• [WHAT IS BEING ASKED] Output a single figure: the number of lines in which the word "this" appears.

• [SOURCE DATA]

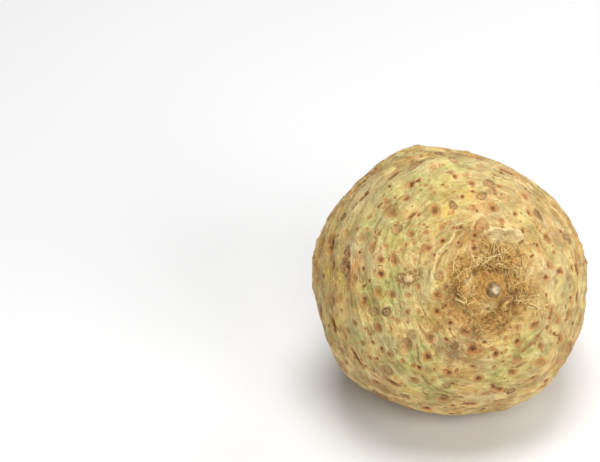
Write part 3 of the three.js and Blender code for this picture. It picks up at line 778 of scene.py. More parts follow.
    def _root_end(self, directions: Array, distance: Array) -> Array:
        """Give the dish, the mound in it and the folds round it.

        Args:
            directions: Unit directions, one to a row.
            distance: How far each lies from the root end, in mm.

        Returns:
            What they add to the skin, in mm.
        """
        dish = self.dish_depth * (1 - smooth(*self.dish_edge, distance / self.dish_radius))
        mound = self.mound_height * (1 - smooth(self.mound_top, 1, distance / self.mound_radius))
        folds = np.zeros_like(distance)
        for fold in FOLDS:
            away = self._line_distance(directions, (fold.crest,), FOLD_REACH)
            folds = np.maximum(folds, fold.height * bell(away, fold.width))
        return mound - dish + folds

    def _scarring(self, directions: Array) -> Array:
        """Give what the scars add to the skin.

        Args:
            directions: Unit directions, one to a row.

        Returns:
            How far out or in they bring it, in mm.
        """
        height = np.zeros(len(directions))
        for scar in self.scars:
            near = scar.near(directions)
            reach = scar.reach(directions[near], self.girth_radius)
            depth = self.scar_depth * scar.radius / self.relief_radius * mix(self.faintest, 1, scar.tone)
            relief = RELIEFS[scar.kind].height(reach) * depth
            height[near] += np.where(reach < self.relief_reach, relief, 0)
        return height

    def skin_radius(self, directions: Array) -> Array:
        """Give the distance from the middle to the skin.

        Args:
            directions: Unit directions, one to a row.

        Returns:
            One distance in mm for each.
        """
        distance = self.tip_distance(directions)
        bearing = self.bearing(directions)
        to_crown = math.pi * self.girth_radius - distance
        grown = self._smooth_radius(directions) + self._root_end(directions, distance)
        grown += GROWTH_ROLLS.relief(distance, waves(bearing, (3, 2, 0.8), (2, 5, distance / 16)))
        grown += LEAF_BASE_RINGS.relief(to_crown, waves(bearing, (1.6, 3, 0), (1.1, 7, 2)))
        grown += self._scarring(directions)
        facing = directions @ self.crown
        knife = self.crown_cut / np.maximum(facing, self.crown_cosine)
        return np.where(facing > self.crown_cosine, np.minimum(grown, knife), grown)

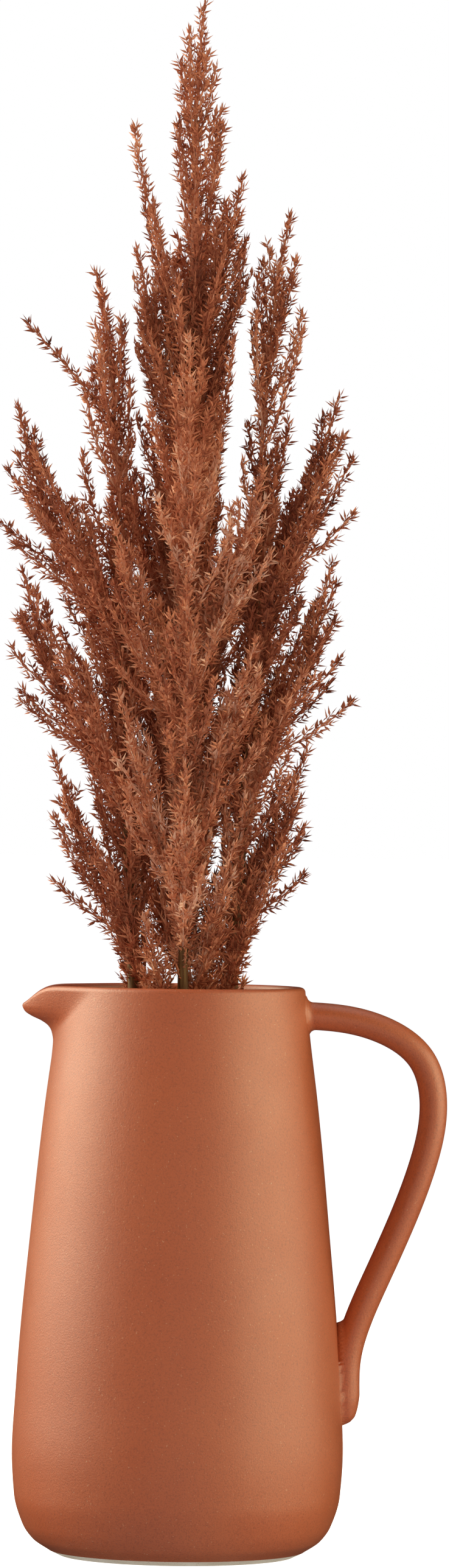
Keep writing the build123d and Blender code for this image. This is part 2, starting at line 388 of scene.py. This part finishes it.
def plume_material():
    """Rust-brown dried plume; each point's shade runs from deep brown to pale pinkish tan, from the plume's
    own tone and from painted shade deep in the plume.
    """
    material, tree, shader = new_material("rust_plume", 0.72)
    shade = tree.nodes.new("ShaderNodeAttribute")
    shade.attribute_name = "shade"
    patch = node(tree, "ShaderNodeMapRange", {"Value": noise(tree, 45, 3)})
    patch.inputs["From Min"].default_value = 0.3
    patch.inputs["From Max"].default_value = 0.7
    patch.inputs["To Min"].default_value = -0.12
    patch.inputs["To Max"].default_value = 0.12
    total = node(tree, "ShaderNodeMath", {0: shade.outputs["Fac"], 1: patch.outputs["Result"]})
    colour = ramp(
        tree,
        total.outputs[0],
        (0.0, srgb(90, 34, 18)),
        (0.35, srgb(174, 94, 63)),
        (0.65, srgb(213, 136, 98)),
        (1.0, srgb(242, 200, 174)),
    )
    tree.links.new(colour, shader.inputs["Base Color"])
    bump(tree, shader, noise(tree, 2200, 2), 0.3, 0.0002)
    return material


GLAZE = glaze_material()
CLAY = clay_material()
FOAM = foam_material()
BARK = stalk_material()
RUST = plume_material()


# --- the jug's wall, with its spout and rounded rim ------------------------------------------------
def make_wall():
    columns = 352
    angle = (np.arange(columns) / columns * 2 - 1) * math.pi
    # Columns stand closer together at the spout.
    angle = np.sign(angle) * math.pi * (np.abs(angle) / math.pi) ** 1.35
    lip_z = rim_height(angle) - LIP_R
    rings = []

    def add_ring(radius, z):
        rings.append(np.stack((-radius * np.cos(angle), radius * np.sin(angle), z + 0 * angle), 1))

    heights = np.concatenate(
        (
            FOOT_Z + (FOOT_BEND_Z - FOOT_Z) * np.linspace(0, 1, 40, endpoint=False) ** 1.8,
            np.linspace(FOOT_BEND_Z, SPOUT_LOW_Z, 44, endpoint=False),
        )
    )
    for z in heights:
        add_ring(outer_radius(angle, z + 0 * angle), z)
    for share in np.linspace(0, 1, 64):
        z = SPOUT_LOW_Z + share * (lip_z - SPOUT_LOW_Z)
        add_ring(outer_radius(angle, z), z)
    outer_lip = outer_radius(angle, lip_z)
    inner_lip = inner_radius(angle, lip_z)
    thick = (outer_lip - inner_lip) / 2
    for turn in np.linspace(0, math.pi, 17)[1:-1]:
        add_ring(outer_lip - thick + thick * math.cos(turn), lip_z + LIP_R * math.sin(turn))
    for share in np.linspace(0, 1, 56):
        z = lip_z + share * (SPOUT_LOW_Z - lip_z)
        add_ring(inner_radius(angle, z), z)
    for z in np.linspace(SPOUT_LOW_Z, CORNER_Z, 40)[1:]:
        add_ring(inner_radius(angle, z + 0 * angle), z)
    corner_r = inner_radius(angle, CORNER_Z + 0 * angle)
    for turn in np.linspace(0, math.pi / 2, 12)[1:]:
        z = CORNER_Z - (CORNER_Z - FLOOR_Z) * math.sin(turn)
        add_ring(FLOOR_R + (corner_r - FLOOR_R) * math.cos(turn), z)
    add_ring(FLOOR_R + 0 * angle, FOOT_Z)
    points = np.concatenate(rings)
    faces = grid_faces(len(rings), columns, closed_rows=True)
    wall = mesh_object("jug_wall", points, faces, GLAZE)
    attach(wall, "vase")
    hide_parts("vase_body")


# --- the handle: an oval strap that flares where it meets the wall ---------------------------------
HANDLE_PATH = np.array(
    (
        (63.4, 285.2),
        (84.0, 283.8),
        (106.0, 278.0),
        (126.3, 263.0),
        (132.9, 239.5),
        (128.2, 209.0),
        (117.2, 178.0),
        (103.8, 147.0),
        (94.2, 124.0),
        (88.9, 103.0),
        (88.5, 86.0),
        (87.6, 76.0),
        (84.6, 69.5),
    )
) * MM
HANDLE_HALF_WIDTH = 9.0 * MM
HANDLE_HALF_THICK = 7.3 * MM
# How far the clay is smoothed out along the wall: at the lower joint, in the gap, at the rim.
FLARE_Z = np.array((86, 120, 150, 250)) * MM
FLARES = np.array((5.0, 1.0, 1.0, 3.6)) * MM
# At the lower joint the gap under the strap is filled where it is narrower than a share of WEB,
# and its end is rounded from there up to WEB.
WEB = 5.2 * MM
WEB_SHARE = 0.6
WEB_TOP_Z = 200 * MM


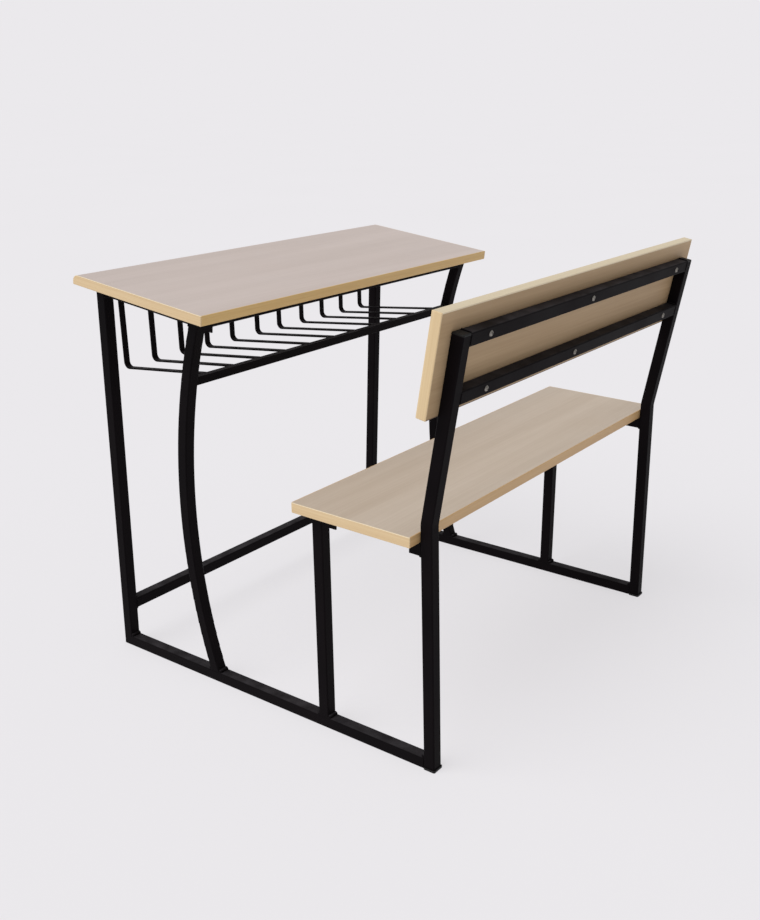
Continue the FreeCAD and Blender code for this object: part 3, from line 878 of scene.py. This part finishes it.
# %% World
def make_world():
    """World that lights the desk evenly, and that the lens sees as pale as the floor."""
    world = bpy.data.worlds.new("studio")
    world.use_nodes = True
    tree = world.node_tree
    light = tree.nodes["Background"]
    light.inputs["Color"].default_value = (1.0, 1.0, 1.0, 1.0)
    light.inputs["Strength"].default_value = SKY_LIGHT
    seen = add_node(tree, "Background", {"Color": GROUND, "Strength": 1.0})
    by_lens = add_node(tree, "LightPath").outputs["Is Camera Ray"]
    mix = add_node(tree, "MixShader", {0: by_lens, 1: light.outputs[0], 2: seen.outputs[0]})
    tree.links.new(mix.outputs[0], tree.nodes["World Output"].inputs["Surface"])
    bpy.context.scene.world = world


make_world()
bpy.context.scene.view_settings.view_transform = "Standard"
print("the world gives", SKY_LIGHT, "of the light")

# %% [markdown]
# ## Camera
# The camera stands behind the bench and to its left, a little above, and looks down by about
# 22 degrees. Its place came from matching the straight edges of the desk. The small shift
# frames the desk as in the picture. Turning the camera would do that too, but it would also
# tilt the uprights.

# %% Camera
CAMERA_PLACE = Vector((-1.6810, -1.2211, 1.0921))
CAMERA_VIEW = Vector((0.7507, 0.5481, -0.3688)).normalized()
CAMERA_RIGHT = Vector((0.588, -0.8088, -0.0051))


def make_camera():
    """Camera at its measured place. Three directions at right angles give its turn."""
    lens = bpy.data.cameras.new("camera")
    lens.lens = 41.73
    lens.sensor_width = 36.0
    lens.sensor_fit = "AUTO"
    lens.shift_x, lens.shift_y = -0.02196, 0.050
    lens.clip_end = 200.0
    camera = bpy.data.objects.new("camera", lens)
    up = CAMERA_RIGHT.cross(CAMERA_VIEW).normalized()
    right = CAMERA_VIEW.cross(up)
    turn = Matrix((right, up, -CAMERA_VIEW)).transposed().to_4x4()
    camera.matrix_world = Matrix.Translation(CAMERA_PLACE) @ turn
    bpy.context.scene.collection.objects.link(camera)
    bpy.context.scene.camera = camera


make_camera()
print("camera at", [round(value, 3) for value in bpy.context.scene.camera.location])

# %% [markdown]
# ## Keep both boxes and finish
# The dressed desk stays inside the box of the solids. Both boxes are kept side by side and
# printed.

# %% Keep both boxes
boxes = {name: [list(corner) for corner in box]
         for name, box in (("cad", cad_box), ("visual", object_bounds()))}
for name, (low, high) in boxes.items():
    print(name, [round(value, 4) for value in low + high])
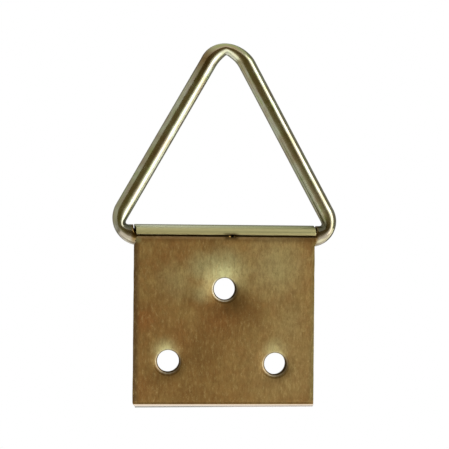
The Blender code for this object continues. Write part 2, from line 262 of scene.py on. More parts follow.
# Roughness between the duller and the glossier spots, and the grain of both metals
SHEET_GLOSS_SPOTS = 0.0012
WIRE_GLOSS_SPOTS = 0.0010
GLOSS_NOISE_SHARES = (0.3, 0.7)
SHEET_ROUGH_SHARES = (0.46, 0.54)
BENT_GLOSS_SHARE = 0.22  # of the curl and the fold, which are smoother
WIRE_ROUGH_SHARES = (0.14, 0.22)
SHEET_GRAIN = 0.0002
WIRE_GRAIN = 0.0003
GRAIN_DEPTH = 0.000004

# Dark panel in front: how its shading slants, and where that starts and ends below its middle
FLAG_SLANT = 0.25
FLAG_SHADE = (0.010, 0.140)


# The bent strip. A point of it is x across the strip and v along its middle, from the curl's cut end


def section(v):
    """Y and Z of the strip's middle, and the direction out of its outer face there."""
    if v < REAR_START:
        turn = math.pi - SEAM_TURN - v / CURL_RADIUS
        out = Vector((0, math.cos(turn), math.sin(turn)))
        return Vector((0, AXIS_Y, AXIS_Z)) + out * CURL_RADIUS, out
    if v < FOLD_START:
        return Vector((0, -SHEET_THICKNESS / 2, AXIS_Z - (v - REAR_START))), Vector((0, 1, 0))
    if v < FRONT_START:
        turn = (v - FOLD_START) / FOLD_RADIUS
        out = Vector((0, math.cos(turn), -math.sin(turn)))
        return FOLD_MIDDLE + out * FOLD_RADIUS, out
    return FOLD_MIDDLE + FRONT_OUT * FOLD_RADIUS + FRONT_UP * (v - FRONT_START), FRONT_OUT


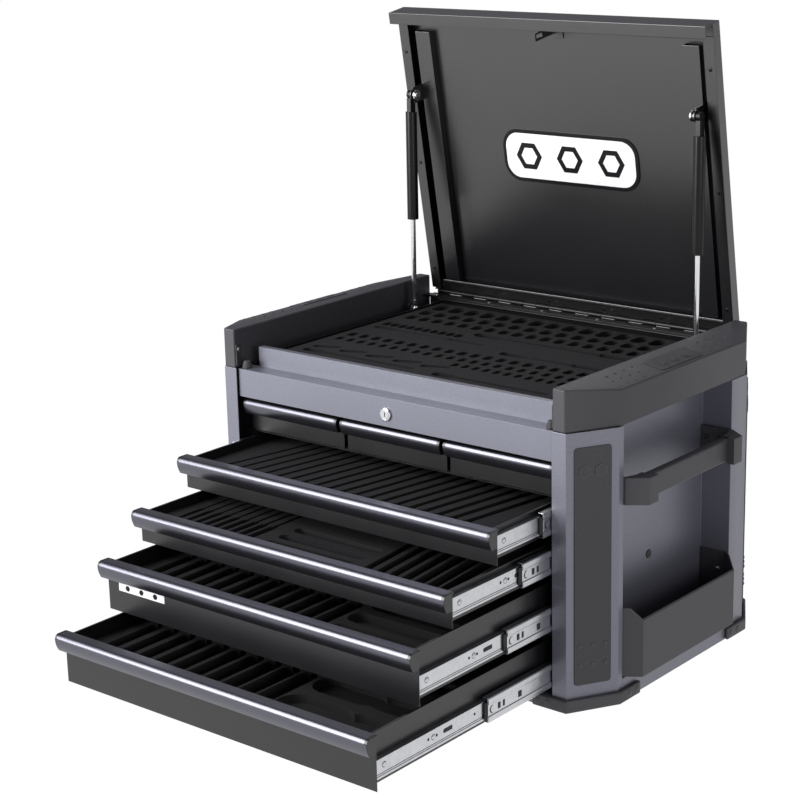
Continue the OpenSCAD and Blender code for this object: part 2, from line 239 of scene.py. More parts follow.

• [FINISHED ANSWER] 5